La vida nos da infinitas posibilidades de retratarnos ante los demás cada día a partir de nuestras palabras. Nos publicamos constantemente sin importarnos los riesgos que conlleva todo acto compartido y explícito, porque somos conscientes de que siempre es más satisfactoria la conciencia de sentirnos comunicativos y libres, pues la libertad, como la justicia, se preserva cuanto más se usa. Pero raras, muy pocas veces, nuestras palabras íntimas van más allá del petit comité que las escucha o las lee, las aprueba u objeta, y logran calar al unísono en un número considerable de personas. Los pocos hombres y mujeres que se dedican a proclamar sus opiniones, deseos o tormentos ante las grandes audiencias respetan unas veces honestamente el voto privilegiado que se les concedió, y otras, en cambio, lo deslucen y malbaratan, cuando no lo pervierten. Gran parte de la justa censura a ciertos políticos se debe al charlatanismo a cargo del erario público, y ello salpica, creo que injustamente, a la política en general, y al enorme beneficio de la palabra en libertad en particular. Sin embargo, hay días para todo, incluso para rebelarse contra aquello a lo que no queremos resignarnos y darnos cuenta de algunas cosas.


El pasado sábado en Bilbao una persona digna, de aquellas que nos hacen falta cada día, subió a un estrado y empezó a hablar ante un micrófono que daba mayor resonancia a sus palabras. Paqui Hernández no tuvo ocasión hasta hace dos días de cantar sus verdades ante tanta gente, vecinos conocidos del barrio o desconocidos reunidos con ella en un mismo lugar horas después del asesinato de su marido por un hatajo de mafiosos. Se diría que la solidaridad de la multitud que desfiló detrás de ella y sus hijos fue un fruto agridulce, embrión a la vez de un crimen y de unas palabras valientes, de unos sicarios propinando golpes a lo que creen que es un bulto que no se deja pisotear, porque aún se siente persona y no se doblega ante la infamia. Hay muchos como mi marido, dijo, reconociendo en la muchedumbre que la escuchaba sólo una porción de esos "muchos". Y no los callarán a todos, por lo que es casi una certeza absoluta que los vivos vencerán siempre a los necrófilos y a su patológico miedo a la libertad. El sábado, además, volvió a ser derrotada la indiferencia, que es el más espontáneo e irresistible paso hacia el totalitarismo.

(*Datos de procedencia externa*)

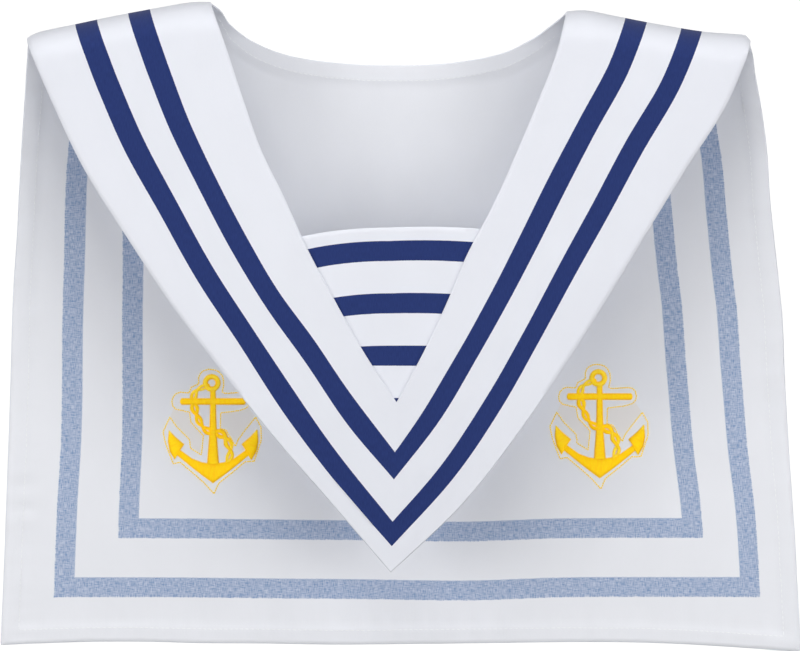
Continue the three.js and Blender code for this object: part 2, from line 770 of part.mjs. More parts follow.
// An anchor lies flat against the panel: its plate is square to the mean outward
// direction, as near as the highest point of the cloth under it allows.
function anchorPiece(side, face) {
  const sign = sides[side].sign;
  const outlineShapes = [ringShape(), stockShape(), shankShape(), armsShape(), flukeShape(-1), flukeShape(1)];
  const flat = outlineShapes.map(flatPiece).reduce((sum, piece) => sum.add(piece));
  const geometry = toGeometry(flat);
  const x = sign * anchorSpacing / 2 + anchorShift;
  const z = -anchorDrop - anchorHeight * (0.5 + sides[side].anchorFall);
  const reach = anchorHeight / 2;
  const slopeX = (backY(x + reach, z) - backY(x - reach, z)) / (2 * reach);
  const slopeZ = (backY(x, z + reach) - backY(x, z - reach)) / (2 * reach);
  const out = new THREE.Vector3(-slopeX, 1, -slopeZ).normalize().multiplyScalar(face);
  const up = new THREE.Vector3(0, slopeZ, 1).normalize();
  const right = new THREE.Vector3().crossVectors(up, out).normalize();
  const centre = new THREE.Vector3(x, backY(x, z), z);
  const around = [];
  for (const row of back.grid) {
    for (const point of row) {
      const near = Math.max(Math.abs(point.x - x), Math.abs(point.z - z)) < anchorSurround * anchorHeight;
      if (near) around.push(new THREE.Vector3().subVectors(point, centre).dot(out));
    }
  }
  const rise = Math.max(0, ...around.filter((height) => height < anchorBend));
  const wall = face > 0 ? 0 : clothWall;
  const seat = wall + clearance + rise;
  const upright = new THREE.Vector3().crossVectors(out, right);
  const frame = new THREE.Matrix4().makeBasis(right, upright, out);
  frame.setPosition(centre.addScaledVector(out, seat));
  geometry.translate(0, -anchorHeight / 2, 0);
  geometry.applyMatrix4(frame);
  return facingOut(geometry);
}

const collar = new THREE.Group();
collar.add(namedMesh('back_panel', backPanel(), whiteCotton));
collar.add(namedMesh('front_panel', frontPanel(), whiteCotton));
collar.add(namedMesh('insert', insertPanel(), whiteCotton));
collar.add(namedMesh('front_inner_stripe', frontStripe(lapelLineNames.innerStripe), navyPrint));
collar.add(namedMesh('front_outer_stripe', frontStripe(lapelLineNames.outerStripe), navyPrint));
collar.add(namedMesh('back_outer_stripe', backStripe(outerBarColumn, outerBandRow), navyPrint));
collar.add(namedMesh('back_inner_stripe', backStripe(innerBarColumn, innerBandRow), navyPrint));
for (let k = 0; k < insertStripes; k += 1) {
  collar.add(namedMesh(`insert_stripe_${k + 1}`, insertStripe(k), navyPrint));
}
for (const side of ['left', 'right']) {
  collar.add(namedMesh(`${side}_anchor`, anchorPiece(side, 1), yellowThread));
  collar.add(namedMesh(`${side}_anchor_reverse`, anchorPiece(side, -1), yellowThread));
}

export default collar;
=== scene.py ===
import math

import bmesh
import bpy
from bpy.props import FloatProperty, FloatVectorProperty, PointerProperty
from bpy.types import Operator, Panel, PropertyGroup
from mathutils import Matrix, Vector, noise


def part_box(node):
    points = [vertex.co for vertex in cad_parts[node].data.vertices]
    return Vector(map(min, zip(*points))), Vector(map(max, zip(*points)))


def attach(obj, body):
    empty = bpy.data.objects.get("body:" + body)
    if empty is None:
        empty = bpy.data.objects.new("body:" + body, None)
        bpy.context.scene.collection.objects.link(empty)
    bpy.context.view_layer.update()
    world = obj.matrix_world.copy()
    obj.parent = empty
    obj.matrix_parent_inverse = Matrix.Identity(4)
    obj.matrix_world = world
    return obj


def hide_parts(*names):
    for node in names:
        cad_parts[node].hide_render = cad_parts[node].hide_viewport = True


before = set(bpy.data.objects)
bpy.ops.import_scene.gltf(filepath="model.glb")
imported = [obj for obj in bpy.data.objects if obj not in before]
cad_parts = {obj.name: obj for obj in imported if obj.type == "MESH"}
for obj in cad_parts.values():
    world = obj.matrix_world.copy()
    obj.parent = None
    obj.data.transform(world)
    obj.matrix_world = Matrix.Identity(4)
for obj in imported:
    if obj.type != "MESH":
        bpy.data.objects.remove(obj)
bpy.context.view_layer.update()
PANEL_LOW, PANEL_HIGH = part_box("back_panel")
FRONT_LOW, FRONT_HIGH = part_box("front_panel")

bl_info = {
    "name": "Sailor collar",
    "version": (1, 0, 0),
    "blender": (4, 5, 0),
    "location": "View3D > Sidebar > Collar",
    "description": "Cotton panels, stripes, hems, stitches and anchors of a sailor collar",
    "category": "Object",
}

BODY = "root"
SIDES = {"left": -1.0, "right": 1.0}


def table(columns, *rows):
    """Rows of values under named columns."""
    return [dict(zip(columns.split(), row)) for row in rows]


# The shoulder fold from the neck corner (along 0) to the tip (along 1): how far it lies
# below the origin, as a share of the shoulder drop.
FOLD_ROWS = table(
    "along left right",
    (0.00, 0.00, 0.26),
    (0.10, 0.01, 0.23),
    (0.25, 0.13, 0.37),
    (0.50, 0.36, 0.61),
    (0.75, 0.62, 0.81),
    (0.93, 0.81, 0.88),
    (0.975, 0.90, 0.91),
    (1.00, 0.98, 1.05),
)

# The lapels from the shoulder fold (along 0) to the middle of the V (along 1). inner is a
# share of half the neck width, outer of half the shoulder span. inner_stripe and
# outer_stripe are where each stripe ends, as shares of the lapel from its inner edge, and
# inner_width and outer_width are shares of the stripe's width.
LAPEL_COLUMNS = "along inner outer inner_stripe inner_width outer_stripe outer_width"
LAPEL_ROWS = {
    "left": table(
        LAPEL_COLUMNS,
        (0.000, 1.014, 1.006, 0.448, 1.10, 0.737, 1.09),
        (0.125, 0.918, 0.926, 0.452, 1.10, 0.742, 1.11),
        (0.250, 0.825, 0.838, 0.455, 1.05, 0.745, 1.10),
        (0.375, 0.725, 0.722, 0.457, 1.00, 0.750, 1.03),
        (0.500, 0.590, 0.600, 0.475, 1.01, 0.774, 1.02),
        (0.625, 0.461, 0.461, 0.479, 0.98, 0.791, 1.01),
        (0.750, 0.311, 0.316, 0.464, 1.04, 0.834, 1.10),
        (0.875, 0.153, 0.157, 0.484, 1.10, 0.865, 0.99),
        (1.000, -0.031, 0.000, 0.452, 0.92, 0.849, 0.83),
    ),
    "right": table(
        LAPEL_COLUMNS,
        (0.000, 0.986, 0.994, 0.436, 1.07, 0.735, 1.02),
        (0.125, 0.916, 0.918, 0.413, 1.04, 0.719, 0.98),
        (0.250, 0.810, 0.802, 0.399, 1.01, 0.717, 0.99),
        (0.375, 0.695, 0.689, 0.397, 1.04, 0.729, 0.98),
        (0.500, 0.572, 0.579, 0.404, 1.04, 0.732, 0.95),
        (0.625, 0.427, 0.462, 0.425, 1.01, 0.761, 0.93),
        (0.750, 0.310, 0.336, 0.423, 1.01, 0.792, 0.96),
        (0.875, 0.180, 0.191, 0.439, 1.10, 0.818, 0.95),
        (1.000, 0.031, 0.000, 0.452, 0.95, 0.849, 0.87),
    ),
}

# The neckline at the back from the left corner (along 0) to the right corner: place across
# as a share of half the neck width, drop as a share of the neckline's depth.
NECK_ROWS = table(
    "along across drop",
    (0.00, -1.014, 0.00),
    (0.05, -0.958, 0.115),
    (0.10, -0.912, 0.32),
    (0.20, -0.775, 0.62),
    (0.32, -0.560, 0.85),
    (0.43, -0.260, 0.97),
    (0.53, 0.040, 1.00),
    (0.64, 0.335, 0.96),
    (0.75, 0.618, 0.81),
    (0.86, 0.800, 0.56),
    (0.94, 0.905, 0.34),
    (1.00, 0.986, 0.16),
)

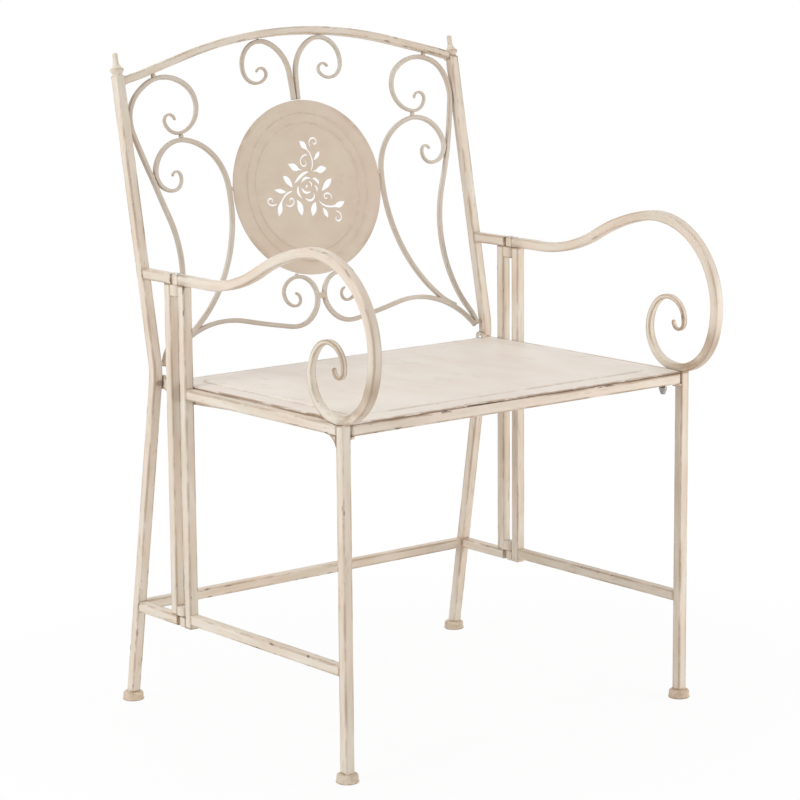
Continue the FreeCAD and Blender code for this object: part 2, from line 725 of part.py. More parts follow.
def make_side_frame():
    """Make one side frame: upright, armrest, seat-level rail, leg, stretcher and foot."""
    across = "side_face - tube_side / 2"
    arm_start = (size("hinge_line") - size("hinge_reach"), size("arm_start"))
    edges = bar_outline(arm_start, ARM_HEADING, ARM_BENDS, size("arm_bar"), size("arm_tip"),
                        taper=4, start_cut=90.0)
    arm = profile_body("armrest_bar", edges, "tube_side")
    place(arm, across)
    pair(arm, "armrest")

    upright = straight_tube("upright_tube", "upright_top - upright_foot")
    place(upright, across, "hinge_line - hinge_reach - tube_side / 2", "upright_foot")
    pair(boolean("Cut", upright, arm, "upright_let_in"), "side_upright")

    leg = straight_tube("front_leg_tube", "leg_top + 1 - glide_height")
    place(leg, across, "leg_front + tube_side / 2", "glide_height")
    pair(boolean("Cut", leg, arm, "front_leg_let_in"), "front_leg")

    length = "hinge_line - hinge_reach - 2 * tube_side - leg_front"
    turn = FreeCAD.Rotation(X_AXIS, -90)
    for stem, middle in (("seat_side_rail", "leg_top - tube_side / 2"),
                         ("side_stretcher", "stretcher_middle")):
        rail = straight_tube(f"{stem}_tube", length, turn)
        place(rail, across, "leg_front + tube_side", middle, turn)
        if stem == "seat_side_rail":
            rail = boolean("Cut", rail, arm, "seat_side_rail_let_in")
        pair(rail, stem)

    pair(make_glide("front_glide_turning", "leg_front + tube_side / 2"), "front_glide")
    pair(make_support(), "seat_support_tab")
    pair(make_gusset(), "corner_gusset")


def make_support():
    """Make the short tab on the leg that carries the end of the seat's front rail."""
    body = new_body("support_tab_plate")
    outline = sketch_on(body, "support_tab_outline")
    half = size("tube_side") / 2.0
    reach = size("support_reach")
    square = [Vector(0, -half, 0), Vector(half - reach, -half, 0), Vector(half - reach, half, 0),
              Vector(0, half, 0)]
    edges = [Part.LineSegment(square[0], square[1]),
             Part.Arc(square[1], Vector(-reach, 0, 0), square[2]),
             Part.LineSegment(square[2], square[3]),
             Part.LineSegment(square[3], square[0])]
    draw_loop(outline, edges)
    pad(body, outline, "support_sheet")
    place(body, "side_face - tube_side", "leg_front + tube_side / 2",
          "support_top - support_sheet")
    return body


def make_gusset():
    """Make the small hollow-edged gusset behind the leg, under the seat-level rail."""
    corner = Vector(size("leg_front") + size("tube_side"), size("leg_top") - size("tube_side"), 0)
    back = corner + Vector(size("gusset_length"), 0, 0)
    foot = corner - Vector(0, size("gusset_height"), 0)
    hollow = corner + (back + foot - corner * 2.0) * 0.33
    edges = [Part.LineSegment(corner, back),
             Part.Arc(back, hollow, foot),
             Part.LineSegment(foot, corner)]
    body = profile_body("gusset_plate", edges, "gusset_sheet")
    place(body, "side_face - gusset_sheet / 2")
    return body


def make_knuckle(label, height, towards_back):
    """Make a hinge knuckle: a bored barrel with a tongue to the tube that carries it."""
    body = new_body(label)
    outline = sketch_on(body, f"{label}_outline")
    radius = size("knuckle_radius")
    side = 1.0 if towards_back else -1.0
    tongue = side * size("hinge_reach")
    edges = [Part.LineSegment(Vector(radius, 0, 0), Vector(radius, tongue, 0)),
             Part.LineSegment(Vector(radius, tongue, 0), Vector(-radius, tongue, 0)),
             Part.LineSegment(Vector(-radius, tongue, 0), Vector(-radius, 0, 0)),
             Part.Arc(Vector(-radius, 0, 0), Vector(0, -side * radius, 0), Vector(radius, 0, 0))]
    draw_loop(outline, edges)
    draw_loop(outline, [Part.Circle(Vector(), Z_AXIS, size("pin_radius") + size("pin_play"))])
    pad(body, outline, height)
    return body


def make_pin(label, stem, low):
    """Make a headed hinge pin between two heights."""
    body = new_body(label)
    outline = sketch_on(body, f"{label}_half", "XZ_Plane")
    radius = size("pin_radius")
    head, head_radius, head_top = 1.2, radius + 1.3, radius + 0.9
    points = [Vector(0, -head, 0), Vector(head_top, -head, 0), Vector(head_radius, 0, 0),
              Vector(radius, 0, 0), Vector(radius, stem, 0), Vector(head_radius, stem, 0),
              Vector(head_top, stem + head, 0), Vector(0, stem + head, 0)]
    edges = [Part.LineSegment(a, b) for a, b in zip(points, points[1:] + points[:1])]
    draw_loop(outline, edges)
    revolve(body, outline)
    place(body, "side_face - tube_side / 2", "hinge_line", low)
    return body


def make_hinges():
    """Make both hinges of each side frame: a fixed and a moving knuckle on a headed pin."""
    across = "side_face - tube_side / 2"
    low_gap = "knuckle_gap / 2"
    fixed = make_knuckle("upper_fixed_barrel", "tall_knuckle", True)
    place(fixed, across, "hinge_line", f"upper_split - {low_gap} - tall_knuckle")
    pair(fixed, "upper_stile_knuckle")
    moving = make_knuckle("upper_moving_barrel", "knuckle_height", False)
    place(moving, across, "hinge_line", f"upper_split + {low_gap}")
    pair(moving, "upper_side_knuckle")
    fixed = make_knuckle("lower_fixed_barrel", "knuckle_height", True)
    place(fixed, across, "hinge_line", f"lower_split + {low_gap}")
    pair(fixed, "lower_stile_knuckle")
    moving = make_knuckle("lower_moving_barrel", "knuckle_height", False)
    place(moving, across, "hinge_line", f"lower_split - {low_gap} - knuckle_height")
    pair(moving, "lower_side_knuckle")

    lift = 0.2
    tall = size("tall_knuckle") + size("knuckle_gap") + size("knuckle_height") + lift
    short = 2.0 * size("knuckle_height") + size("knuckle_gap") + lift
    upper = make_pin("upper_pin", tall, f"upper_split - {low_gap} - tall_knuckle")
    lower = make_pin("lower_pin", short, f"lower_split - {low_gap} - knuckle_height - {lift}")
    group = doc.addObject("Part::Compound", "hinge_pins_both")
    group.Links = [upper, lower]
    doc.recompute()
    pair(group, "hinge_pins")


# Seat

RAIL_BOTTOM = "panel_top - panel_sheet - panel_tray - tube_side"


def make_seat():
    """Make the seat: a pressed panel on a front rail, a rear rail and two side bars."""
    middle = "(panel_front + panel_back) / 2"
    body = new_body("seat_panel")
    rim = sketch_on(body, "panel_rim")
    draw_rectangle(rim, "2 * panel_half", "panel_back - panel_front")
    raised = pad(body, rim, "panel_sheet")
    round_edges(body, raised, "side_bar", along(Z_AXIS))
    tray = sketch_on(body, "panel_tray_outline")
    draw_rectangle(tray, "2 * (panel_half - side_bar)", "panel_back - panel_front - side_bar")
    under = pad(body, tray, "panel_tray")
    under.Reversed = True
    field = sketch_on(body, "panel_field_outline")
    draw_rectangle(field, "2 * (panel_half - panel_border)",
                   "panel_back - panel_front - 2 * panel_border")
    pad(body, field, "panel_sheet + field_rise")
    place(body, "0", middle, "panel_top - panel_sheet")
    keep(body)

    flat = FreeCAD.Rotation(Vector(0, 1, 0), 90)
    under_panel = f"{RAIL_BOTTOM} + tube_side / 2"
    front = new_body("front_rail_bar")
    outline = sketch_on(front, "front_rail_outline")
    draw_rectangle(outline, "2 * panel_half", "tube_side")
    raised = pad(front, outline, "tube_side", symmetric=True)
    round_edges(front, raised, "2 * tube_corner", along(Z_AXIS))
    place(front, "0", "leg_front + tube_side / 2", under_panel)
    seat = doc.addObject("Part::Cylinder", "knob_stud_seat")
    seat.setExpression("Radius", sized("knob_tip + pin_play"))
    seat.setExpression("Height", sized("knob_seat"))
    place(seat, "knob_axis", "leg_front + tube_side / 2", RAIL_BOTTOM)
    keep(boolean("Cut", front, seat, "seat_front_rail"))

    rear = straight_tube("seat_rear_rail", "2 * (panel_half - side_bar)", flat)
    place(rear, "side_bar - panel_half", "panel_back - side_bar - tube_side / 2", under_panel,
          flat)
    keep(rear)
    pair(make_side_bar(), "seat_side_bar")


def make_side_bar():
    """Make a side bar of the seat: deeper towards the rear, with a round bored pivot end."""
    top = size("panel_top") - size("panel_sheet")
    low = top - size("panel_tray") - size("tube_side")
    deepest = low - size("side_bar_drop")
    front = size("leg_front") + size("tube_side")
    pivot = Vector(size("pivot_depth"), size("pivot_height"), 0)
    lug = size("lug_radius")
    lug_low, lug_back, lug_high = 245.0, 5.0, 125.0
    gap = 0.5
    rise = pivot + polar(lug_high, lug)
    notch = Vector(size("panel_back") + gap, top, 0)
    head = Vector(front, top, 0)
    points = [head, Vector(front, low, 0), Vector(size("side_bar_bend"), low, 0),
              Vector(size("side_bar_full"), deepest, 0), Vector(size("side_bar_heel"), deepest, 0),
              pivot + polar(lug_low, lug)]
    edges = [Part.LineSegment(a, b) for a, b in zip(points, points[1:])]
    edges.append(Part.Arc(points[-1], pivot + polar(lug_back, lug), rise))
    edges.append(Part.LineSegment(rise, notch))
    edges.append(Part.LineSegment(notch, head))
    edges.append(Part.Circle(pivot, Z_AXIS, size("bolt_radius") + size("pin_play")))
    body = profile_body("side_bar_plate", edges, "side_bar")
    place(body, "panel_half - side_bar / 2")
    return body


def make_bolts():
    """Make the two pivot bolts, each seated in its post with a collar and a domed head."""
    body = new_body("pivot_bolt_turning")
    outline = sketch_on(body, "pivot_bolt_half", "XZ_Plane")
    shank = size("bolt_radius")
    face = size("side_face") - size("tube_side")
    play, collar, head, head_side, dome, flat = 0.3, 5.2, 5.0, 1.2, 1.8, 0.8
    bar_out = size("panel_half") + play
    bar_in = size("panel_half") - size("side_bar") - play
    side = bar_in - head_side
    end = face + size("bolt_seat")
    points = [Vector(0, end, 0), Vector(shank, end, 0), Vector(shank, face, 0),
              Vector(collar, face, 0), Vector(collar, bar_out, 0), Vector(shank, bar_out, 0),
              Vector(shank, bar_in, 0), Vector(head, bar_in, 0), Vector(head, side, 0)]
    crown = Vector(flat, side - dome, 0)
    edges = [Part.LineSegment(a, b) for a, b in zip(points, points[1:])]
    edges.append(Part.Arc(points[-1], Vector(0.66 * head, side - 0.61 * dome, 0), crown))
    edges.append(Part.LineSegment(crown, Vector(0, crown.y, 0)))
    edges.append(Part.LineSegment(Vector(0, crown.y, 0), points[0]))
    draw_loop(outline, edges)
    revolve(body, outline)
    place(body, "0", "pivot_depth", "pivot_height", FreeCAD.Rotation(Vector(0, 1, 0), 90))
    pair(body, "seat_pivot_bolt")


def make_knob():
    """Make the lock knob: a tapered head under the front rail, its stud in the rail's seat."""
    body = new_body("lock_knob")
    outline = sketch_on(body, "lock_knob_half", "XZ_Plane")
    stud = size("knob_tip")
    head = size("knob_radius")
    drop = size("knob_height")
    band, end_gap = 2.5, 0.5
    rise = size("knob_neck") + size("knob_seat") - end_gap
    points = [Vector(0, -drop, 0), Vector(stud, -drop, 0), Vector(head, -band, 0),
              Vector(head, 0, 0), Vector(stud, 0, 0), Vector(stud, rise, 0), Vector(0, rise, 0)]
    edges = [Part.LineSegment(a, b) for a, b in zip(points, points[1:] + points[:1])]
    draw_loop(outline, edges)
    revolve(body, outline)
    place(body, "knob_axis", "leg_front + tube_side / 2", f"{RAIL_BOTTOM} - knob_neck")
    keep(body)


def check_and_write():
    """Stop on any failed object, then write each sub-part to its own file."""
    doc.recompute()
    for thing in doc.Objects:
        if "Invalid" in thing.State or "Error" in thing.State:
            raise ValueError(f"{thing.Label} failed: {thing.State}")
    os.makedirs("parts", exist_ok=True)
    for thing in nodes:
        shape = thing.Shape
        if shape.isNull() or not shape.isValid() or not shape.Solids:
            raise ValueError(f"{thing.Label} has no sound solid")
    for thing in nodes:
        thing.Shape.exportStep(f"parts/{thing.Label}.step")
        print(thing.Label, len(thing.Shape.Solids), round(thing.Shape.Volume))


fill_sheet()
make_back_frame()
top_rail = make_arch()
make_medallion()
make_scrolls(top_rail)
make_beads()
make_side_frame()
make_hinges()
make_seat()
make_bolts()
make_knob()
check_and_write()
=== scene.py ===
import logging
import math
from collections.abc import Callable
from dataclasses import dataclass, field
from enum import Enum

import bpy
from mathutils import Matrix, Vector, geometry, noise


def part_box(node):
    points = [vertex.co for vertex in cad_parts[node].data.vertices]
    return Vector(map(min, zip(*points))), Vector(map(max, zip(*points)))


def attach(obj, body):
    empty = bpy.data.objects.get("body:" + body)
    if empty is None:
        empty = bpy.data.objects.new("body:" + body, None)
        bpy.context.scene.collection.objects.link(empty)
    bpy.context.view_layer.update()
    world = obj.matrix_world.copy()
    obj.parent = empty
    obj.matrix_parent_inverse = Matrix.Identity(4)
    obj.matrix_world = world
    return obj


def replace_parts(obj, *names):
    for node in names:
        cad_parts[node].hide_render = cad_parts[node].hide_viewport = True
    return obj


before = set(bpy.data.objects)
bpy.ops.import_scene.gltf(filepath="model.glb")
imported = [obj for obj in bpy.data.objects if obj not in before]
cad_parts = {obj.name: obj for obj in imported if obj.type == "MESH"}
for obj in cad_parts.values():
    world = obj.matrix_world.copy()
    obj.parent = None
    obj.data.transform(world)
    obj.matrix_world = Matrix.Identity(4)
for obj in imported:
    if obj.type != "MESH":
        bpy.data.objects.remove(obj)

log = logging.getLogger("garden_armchair")

Pair = tuple[float, float]
Triple = tuple[float, float, float]
Colour = Triple
Cut = tuple[Triple, ...]
Socket = bpy.types.NodeSocket

MM = 0.001


def clamp(value: float) -> float:
    """Keep a share from 0 to 1."""
    return max(0.0, min(1.0, value))


def ease(value: float) -> float:
    """Ease a share from 0 to 1, level at both ends."""
    share = clamp(value)
    return share * share * (3 - 2 * share)


def bell(offset: float, width: float) -> float:
    """Give a bell curve's height: 1 in its middle, falling off within a width."""
    return math.exp(-(offset / width) ** 2)


def linear_share(value: int) -> float:
    """Turn one share of a written colour, 0 to 255, into the linear share."""
    share = value / 255.0
    return share / 12.92 if share <= 0.04045 else ((share + 0.055) / 1.055) ** 2.4


def srgb(red: int, green: int, blue: int) -> Colour:
    """Turn a colour as it is written, 0 to 255, into the linear numbers that shaders take."""
    return linear_share(red), linear_share(green), linear_share(blue)


class Side(Enum):
    """The two sides of the chair, as +X sees them."""

    RIGHT = "right"
    LEFT = "left"

    @property
    def sign(self) -> float:
        """Give the sign of X on this side."""
        return 1.0 if self is Side.RIGHT else -1.0

    @property
    def body(self) -> str:
        """Give the name of this side frame's body."""
        return f"side_{self.value}"


class Effect(Enum):
    """The shader effects that more than one finish uses, by the names of their node groups."""

    EDGE_WEAR = "edge_wear"
    # Brown glaze in shut-in corners, partly painted shade, and painted shade in narrow seams.
    RECESS = "recess_stain"
    BRUSHING = "brush_strokes"
    BLOTCHES = "rubbed_blotches"
    SKIN = "paint_skin"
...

Hay gente que, bien porque la padece, bien porque la hace realidad, nos recuerda cada día lo que es la falta de libertad. Y otros que, aprovechando el voto privilegiado de dirigir palabras a las multitudes, nos demuestran los que es coquetear con el autoritarismo. Que un anónimo, de cuyo nombre no quiere acordarse ni él mismo, puesto que no lo ha explicitado, declare que Las viudas deben callar (en una oración que es toda ella metáfora de la muerte), no logrará anular el poder que tuvieron las palabras oportunas, libres y públicas de una viuda que, para lamento de algunos, pudo y quiso hablar con la cabeza alta, la voz serena y potente y la seguridad en el poder de la palabra.